Reducing Prison Time For Violent Offenders May Significantly Reduce Mass Incarceration

Prison Time
Photo Courtesy: UPI

WASHINGTON, August 17 (UPI) — The United States incarcerates more people than any country in the world, 2.2 million at last count. As calls to reform the American penal system have intensified, a Washington think tank has created an interactive tool shedding light on what policy changes may be most effective in controlling the prison population.

Just last month, President Barack Obama, in a fiery speech at the NAACP convention in Philadelphia, exhorted Congress to pass a sentencing reform bill by the end of the year.

Short of action by Congress, the Urban Institute says merely releasing non-violent drug offenders won’t significantly cut the nation’s overflowing prison population. Other felons may also have to be granted early outs. The think tank has even created an interactive “prison population forecaster” to help states figure this out.

In his speech, Obama called the American prison system “a source of inequity that has ripple effects on families and on communities and ultimately on our nation…. Mass incarceration makes our country worse off, and we need to do something about it”

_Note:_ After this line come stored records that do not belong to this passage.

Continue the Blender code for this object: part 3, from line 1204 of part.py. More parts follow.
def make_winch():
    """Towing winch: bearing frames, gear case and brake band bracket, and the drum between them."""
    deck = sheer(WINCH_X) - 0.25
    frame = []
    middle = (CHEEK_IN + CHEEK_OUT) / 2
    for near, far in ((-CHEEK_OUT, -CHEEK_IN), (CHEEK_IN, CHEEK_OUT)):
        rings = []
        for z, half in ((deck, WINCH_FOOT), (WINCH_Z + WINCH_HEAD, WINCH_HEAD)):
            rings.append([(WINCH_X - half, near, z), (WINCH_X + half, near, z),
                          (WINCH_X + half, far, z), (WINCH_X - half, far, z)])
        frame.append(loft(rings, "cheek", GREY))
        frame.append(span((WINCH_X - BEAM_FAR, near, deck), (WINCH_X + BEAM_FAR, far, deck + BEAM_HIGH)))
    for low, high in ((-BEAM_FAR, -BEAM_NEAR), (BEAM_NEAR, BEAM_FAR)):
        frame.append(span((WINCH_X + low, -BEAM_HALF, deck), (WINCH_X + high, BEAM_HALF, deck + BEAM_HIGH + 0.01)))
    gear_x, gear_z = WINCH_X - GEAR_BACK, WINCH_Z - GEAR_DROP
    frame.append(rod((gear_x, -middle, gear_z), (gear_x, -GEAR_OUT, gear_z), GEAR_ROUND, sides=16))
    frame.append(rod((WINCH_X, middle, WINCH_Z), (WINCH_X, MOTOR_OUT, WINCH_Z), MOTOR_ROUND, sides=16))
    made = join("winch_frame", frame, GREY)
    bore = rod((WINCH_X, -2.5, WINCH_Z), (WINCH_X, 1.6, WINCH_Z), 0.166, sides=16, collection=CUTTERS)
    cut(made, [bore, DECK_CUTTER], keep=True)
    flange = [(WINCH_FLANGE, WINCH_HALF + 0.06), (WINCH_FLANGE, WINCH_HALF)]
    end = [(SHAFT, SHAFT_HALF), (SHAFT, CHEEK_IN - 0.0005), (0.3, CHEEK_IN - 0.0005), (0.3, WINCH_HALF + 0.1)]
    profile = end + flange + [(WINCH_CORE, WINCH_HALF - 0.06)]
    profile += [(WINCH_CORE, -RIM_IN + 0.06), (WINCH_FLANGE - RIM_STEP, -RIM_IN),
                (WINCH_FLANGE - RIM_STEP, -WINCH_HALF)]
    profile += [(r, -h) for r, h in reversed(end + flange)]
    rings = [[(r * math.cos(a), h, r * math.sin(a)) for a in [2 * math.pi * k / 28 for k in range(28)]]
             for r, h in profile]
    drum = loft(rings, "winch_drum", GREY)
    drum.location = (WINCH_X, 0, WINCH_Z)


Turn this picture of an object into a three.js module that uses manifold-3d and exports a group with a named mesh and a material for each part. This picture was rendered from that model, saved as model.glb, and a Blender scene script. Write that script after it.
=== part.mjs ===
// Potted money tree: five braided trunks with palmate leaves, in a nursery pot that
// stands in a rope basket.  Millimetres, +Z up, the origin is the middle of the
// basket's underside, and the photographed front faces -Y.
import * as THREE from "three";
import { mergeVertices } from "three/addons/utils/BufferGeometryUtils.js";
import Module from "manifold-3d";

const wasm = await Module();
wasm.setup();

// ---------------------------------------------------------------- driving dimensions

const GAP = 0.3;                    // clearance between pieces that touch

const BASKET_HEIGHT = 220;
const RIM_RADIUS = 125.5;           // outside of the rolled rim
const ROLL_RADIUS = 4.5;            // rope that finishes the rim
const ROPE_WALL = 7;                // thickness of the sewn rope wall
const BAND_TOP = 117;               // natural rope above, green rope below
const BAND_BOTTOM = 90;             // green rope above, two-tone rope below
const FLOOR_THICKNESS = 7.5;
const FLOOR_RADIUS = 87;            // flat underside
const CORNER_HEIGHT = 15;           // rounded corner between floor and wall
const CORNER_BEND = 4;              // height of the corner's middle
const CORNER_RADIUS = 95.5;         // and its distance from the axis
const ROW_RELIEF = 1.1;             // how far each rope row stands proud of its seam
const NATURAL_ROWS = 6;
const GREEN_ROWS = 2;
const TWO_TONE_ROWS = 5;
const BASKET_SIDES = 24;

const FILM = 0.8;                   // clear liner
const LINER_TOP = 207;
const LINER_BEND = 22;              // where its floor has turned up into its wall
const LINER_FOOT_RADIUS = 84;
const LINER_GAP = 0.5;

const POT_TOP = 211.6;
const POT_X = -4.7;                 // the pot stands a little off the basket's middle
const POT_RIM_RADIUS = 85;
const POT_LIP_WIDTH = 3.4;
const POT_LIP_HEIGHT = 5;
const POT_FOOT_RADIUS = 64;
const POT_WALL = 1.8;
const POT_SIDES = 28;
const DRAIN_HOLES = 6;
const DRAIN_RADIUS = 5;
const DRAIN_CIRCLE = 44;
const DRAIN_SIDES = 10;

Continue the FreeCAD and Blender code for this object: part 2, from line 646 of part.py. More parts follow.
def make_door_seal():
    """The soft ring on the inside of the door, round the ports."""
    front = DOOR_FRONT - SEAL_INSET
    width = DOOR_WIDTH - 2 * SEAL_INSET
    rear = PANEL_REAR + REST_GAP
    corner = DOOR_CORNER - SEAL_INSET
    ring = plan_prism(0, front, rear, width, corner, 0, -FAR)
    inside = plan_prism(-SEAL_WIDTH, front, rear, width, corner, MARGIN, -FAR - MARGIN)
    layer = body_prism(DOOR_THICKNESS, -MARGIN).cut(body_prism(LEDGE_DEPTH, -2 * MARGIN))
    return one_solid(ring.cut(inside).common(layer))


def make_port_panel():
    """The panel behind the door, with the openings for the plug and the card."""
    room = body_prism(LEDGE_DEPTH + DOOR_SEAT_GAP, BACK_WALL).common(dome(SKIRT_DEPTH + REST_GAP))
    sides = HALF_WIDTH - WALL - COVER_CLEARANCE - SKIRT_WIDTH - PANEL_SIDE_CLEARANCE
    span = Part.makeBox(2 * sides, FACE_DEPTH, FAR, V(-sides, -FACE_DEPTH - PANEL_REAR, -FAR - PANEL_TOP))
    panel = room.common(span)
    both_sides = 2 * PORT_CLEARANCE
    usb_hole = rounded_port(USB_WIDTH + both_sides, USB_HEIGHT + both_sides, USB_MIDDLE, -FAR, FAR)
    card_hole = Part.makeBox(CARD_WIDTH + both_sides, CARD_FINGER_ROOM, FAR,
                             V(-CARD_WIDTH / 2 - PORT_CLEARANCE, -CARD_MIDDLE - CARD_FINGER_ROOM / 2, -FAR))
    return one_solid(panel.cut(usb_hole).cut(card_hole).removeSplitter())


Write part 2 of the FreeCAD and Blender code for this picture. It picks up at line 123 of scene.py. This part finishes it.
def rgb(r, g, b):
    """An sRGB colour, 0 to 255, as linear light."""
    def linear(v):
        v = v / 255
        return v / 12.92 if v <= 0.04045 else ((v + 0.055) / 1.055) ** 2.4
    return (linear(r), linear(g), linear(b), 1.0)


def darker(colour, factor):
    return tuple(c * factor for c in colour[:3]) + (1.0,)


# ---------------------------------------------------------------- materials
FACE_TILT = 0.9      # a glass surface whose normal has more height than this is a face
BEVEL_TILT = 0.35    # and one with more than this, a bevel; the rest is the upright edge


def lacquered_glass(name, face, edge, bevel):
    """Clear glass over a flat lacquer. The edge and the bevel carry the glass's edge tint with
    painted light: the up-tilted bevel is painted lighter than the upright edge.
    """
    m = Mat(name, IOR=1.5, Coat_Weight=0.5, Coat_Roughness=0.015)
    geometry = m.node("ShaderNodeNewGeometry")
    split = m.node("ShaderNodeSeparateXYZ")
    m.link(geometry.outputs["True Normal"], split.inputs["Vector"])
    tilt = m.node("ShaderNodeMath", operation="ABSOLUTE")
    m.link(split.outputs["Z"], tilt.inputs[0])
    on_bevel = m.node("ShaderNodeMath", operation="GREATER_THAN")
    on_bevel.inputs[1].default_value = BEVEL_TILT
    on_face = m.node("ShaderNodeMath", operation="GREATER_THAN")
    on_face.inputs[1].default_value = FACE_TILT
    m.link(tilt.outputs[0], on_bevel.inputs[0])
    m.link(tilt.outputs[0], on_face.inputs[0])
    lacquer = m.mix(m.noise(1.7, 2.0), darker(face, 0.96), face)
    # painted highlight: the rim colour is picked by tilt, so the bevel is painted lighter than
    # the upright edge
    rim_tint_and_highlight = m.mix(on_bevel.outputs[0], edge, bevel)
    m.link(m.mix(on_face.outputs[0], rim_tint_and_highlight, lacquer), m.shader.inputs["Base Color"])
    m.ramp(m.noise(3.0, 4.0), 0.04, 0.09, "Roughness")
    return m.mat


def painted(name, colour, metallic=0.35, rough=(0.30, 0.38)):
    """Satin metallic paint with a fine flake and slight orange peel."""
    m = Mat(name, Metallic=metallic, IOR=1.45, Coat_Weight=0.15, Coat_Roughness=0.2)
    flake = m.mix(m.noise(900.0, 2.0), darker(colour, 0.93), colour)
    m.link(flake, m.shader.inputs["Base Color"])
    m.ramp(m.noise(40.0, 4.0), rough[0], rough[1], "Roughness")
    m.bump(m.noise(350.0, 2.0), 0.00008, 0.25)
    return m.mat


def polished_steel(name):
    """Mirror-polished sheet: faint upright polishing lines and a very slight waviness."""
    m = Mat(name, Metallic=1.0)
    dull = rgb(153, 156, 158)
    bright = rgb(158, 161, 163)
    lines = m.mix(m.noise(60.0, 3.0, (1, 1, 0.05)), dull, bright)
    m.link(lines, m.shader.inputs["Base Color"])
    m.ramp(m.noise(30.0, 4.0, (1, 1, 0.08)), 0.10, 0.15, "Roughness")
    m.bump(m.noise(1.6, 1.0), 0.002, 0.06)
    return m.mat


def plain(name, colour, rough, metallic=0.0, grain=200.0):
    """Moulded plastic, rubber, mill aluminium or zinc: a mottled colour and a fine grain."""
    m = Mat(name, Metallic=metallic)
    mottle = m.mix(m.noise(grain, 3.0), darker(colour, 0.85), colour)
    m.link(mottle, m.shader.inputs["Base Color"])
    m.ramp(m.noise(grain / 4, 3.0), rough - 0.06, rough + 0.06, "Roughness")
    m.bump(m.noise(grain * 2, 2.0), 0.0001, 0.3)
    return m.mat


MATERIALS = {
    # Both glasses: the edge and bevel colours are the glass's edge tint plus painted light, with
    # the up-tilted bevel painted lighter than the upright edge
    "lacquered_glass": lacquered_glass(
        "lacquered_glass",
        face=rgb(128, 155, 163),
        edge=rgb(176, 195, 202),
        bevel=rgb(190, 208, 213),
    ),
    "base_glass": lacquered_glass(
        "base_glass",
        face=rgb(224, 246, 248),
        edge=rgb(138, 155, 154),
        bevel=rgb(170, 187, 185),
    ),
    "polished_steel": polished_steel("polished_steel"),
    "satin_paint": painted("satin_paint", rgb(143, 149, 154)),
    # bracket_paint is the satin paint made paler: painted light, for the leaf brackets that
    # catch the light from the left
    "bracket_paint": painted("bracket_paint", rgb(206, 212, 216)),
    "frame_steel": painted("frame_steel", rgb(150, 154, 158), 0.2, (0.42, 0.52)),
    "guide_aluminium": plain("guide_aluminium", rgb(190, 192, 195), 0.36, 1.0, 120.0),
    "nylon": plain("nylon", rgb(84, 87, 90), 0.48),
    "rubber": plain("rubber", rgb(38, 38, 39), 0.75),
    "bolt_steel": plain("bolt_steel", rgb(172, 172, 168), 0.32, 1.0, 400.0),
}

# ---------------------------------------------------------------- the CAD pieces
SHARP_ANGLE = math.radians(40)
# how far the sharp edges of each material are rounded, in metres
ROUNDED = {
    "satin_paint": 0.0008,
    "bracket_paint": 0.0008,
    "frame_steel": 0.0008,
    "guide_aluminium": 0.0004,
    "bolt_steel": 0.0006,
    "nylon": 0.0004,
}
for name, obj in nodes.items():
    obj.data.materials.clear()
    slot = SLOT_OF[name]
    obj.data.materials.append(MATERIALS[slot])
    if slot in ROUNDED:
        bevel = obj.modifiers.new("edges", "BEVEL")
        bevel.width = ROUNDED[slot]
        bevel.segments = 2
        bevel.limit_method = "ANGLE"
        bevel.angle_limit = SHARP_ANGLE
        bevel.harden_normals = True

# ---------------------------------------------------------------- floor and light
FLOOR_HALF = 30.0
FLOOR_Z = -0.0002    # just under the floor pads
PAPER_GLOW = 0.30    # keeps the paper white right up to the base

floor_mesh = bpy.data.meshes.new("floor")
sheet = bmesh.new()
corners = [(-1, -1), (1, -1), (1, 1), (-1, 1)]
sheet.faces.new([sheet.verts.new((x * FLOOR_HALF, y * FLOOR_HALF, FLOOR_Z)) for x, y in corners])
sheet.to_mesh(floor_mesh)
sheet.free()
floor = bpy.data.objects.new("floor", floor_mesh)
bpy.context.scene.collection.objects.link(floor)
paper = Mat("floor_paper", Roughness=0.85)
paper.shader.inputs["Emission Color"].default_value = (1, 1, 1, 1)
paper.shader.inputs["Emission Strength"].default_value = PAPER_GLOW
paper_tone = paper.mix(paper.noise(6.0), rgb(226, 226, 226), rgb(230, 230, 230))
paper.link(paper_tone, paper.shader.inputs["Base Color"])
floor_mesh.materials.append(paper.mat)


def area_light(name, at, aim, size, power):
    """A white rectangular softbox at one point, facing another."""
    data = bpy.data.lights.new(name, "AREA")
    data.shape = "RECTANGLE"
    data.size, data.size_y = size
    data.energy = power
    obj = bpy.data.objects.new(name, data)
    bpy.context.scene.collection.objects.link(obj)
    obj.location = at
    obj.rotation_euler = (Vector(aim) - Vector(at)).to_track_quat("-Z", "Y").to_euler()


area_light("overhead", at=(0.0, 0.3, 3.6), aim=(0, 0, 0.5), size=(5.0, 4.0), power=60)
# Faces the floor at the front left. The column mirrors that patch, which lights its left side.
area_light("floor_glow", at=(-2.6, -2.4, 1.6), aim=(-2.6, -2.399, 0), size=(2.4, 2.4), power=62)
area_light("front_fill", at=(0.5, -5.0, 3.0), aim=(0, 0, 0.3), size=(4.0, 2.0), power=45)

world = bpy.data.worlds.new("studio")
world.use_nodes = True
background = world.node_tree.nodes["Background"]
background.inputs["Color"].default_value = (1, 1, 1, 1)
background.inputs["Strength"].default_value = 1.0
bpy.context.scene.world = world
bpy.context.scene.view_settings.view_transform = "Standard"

So what’s to be done in the ways of reducing population in the nation’s jails and prisons?

In making reforms, Bryce Peterson, research associate at Urban Institute, a Washington think tank, said that realistically, “You cannot just look at the low-hanging fruit in every state.”

In a telephone interview, Peterson said “You can’t just say non-violent first time drug offenders — we need to let them out of prison and that is going to magically solve the problem. That is not really the answer.”

Obama is not the only one preaching the need to reform the criminal justice system.

In a collection of essays published by the Brennan Center for Justice, Sens. Ted Cruz of Texas, Rand Paul of Kentucky and former Texas Gov. Rick Perry — Republican presidential candidates — all urge prison reform.

To deal with the crack cocaine epidemic of the 1980s, states and the federal government adopted mandatory-minimum sentences for some drug crimes. The mandatory minimums, combined with several state governments enacting the “three-strikes” law, which incarcerated people who committed three felonies for 25 years to life, were two major factors contributing to the 2.2 million people who are in state and federal prisons and local jails, according to the latest figures from the Bureau of Justice Statistics.

Speaking to the NAACP, Obama said the real reason the prison population is so high is that more nonviolent drug offenders are being locked up.

But the Urban Institute’s Peterson says, to make a dent, “You need to look at not only nonviolent crime, but also what to do with people who are in jail for violent offenses.”

The institute’s online interactive tool, freely available to the public, evaluates the effect of policy changes on the prison population. For example, trimming by half the stay of violent offenders would result in a 16 percent reduction in the prison population, according to the Urban Institute.

“The solutions are very state-specific. In some states, cutting the length of stay for violent offenses is going to have a much greater impact than reducing drug offenders where there are not a lot of drug offenders in prison,” Peterson said.

“In other states, where non-violent drug offenders make up a pretty significant chunk in the population, you could do more at creating legislation or policy changes that focus more on those offenders,” he said.

For example, the think tank concluded that reducing prison time for violent offenders in four states — Michigan, New Jersey, New York and Rhode Island — by only 15 percent would have a much larger overall drop in the prison population than cutting all drug admissions by 50 percent.

John Pfaff, a law professor at Fordham University School of Law, is concerned that focus on nonviolent crime takes attention away from what he sees as the central issue — the length of the stay of violent offenders.

“We tend to view the cause of prison growth as the incarceration of nonviolent prisons for very long periods of time,” Pfaff said. “That is certainly the dominant narrative. Empirically speaking that is just not true.”

“The ones that serve long sentences tend to be the violent offenders. Property and drug offenders tend not to serve very long sentences.”

Eli Lehrer, president of the R Street Institute, a conservative think tank, cautions that policy changes directed at reducing prison time for violent offenders must be handled carefully.

“The reports should be viewed with skepticism,” Lehrer said. “There are certainly too many people in jail today, but if you go back to 1980 or 1975, there were too few. The idea that the policies haven’t done any good is also wrong.”

Bryce Peterson, who was part of a team of four doing the study for the institute, said there would be future iterations of the tool.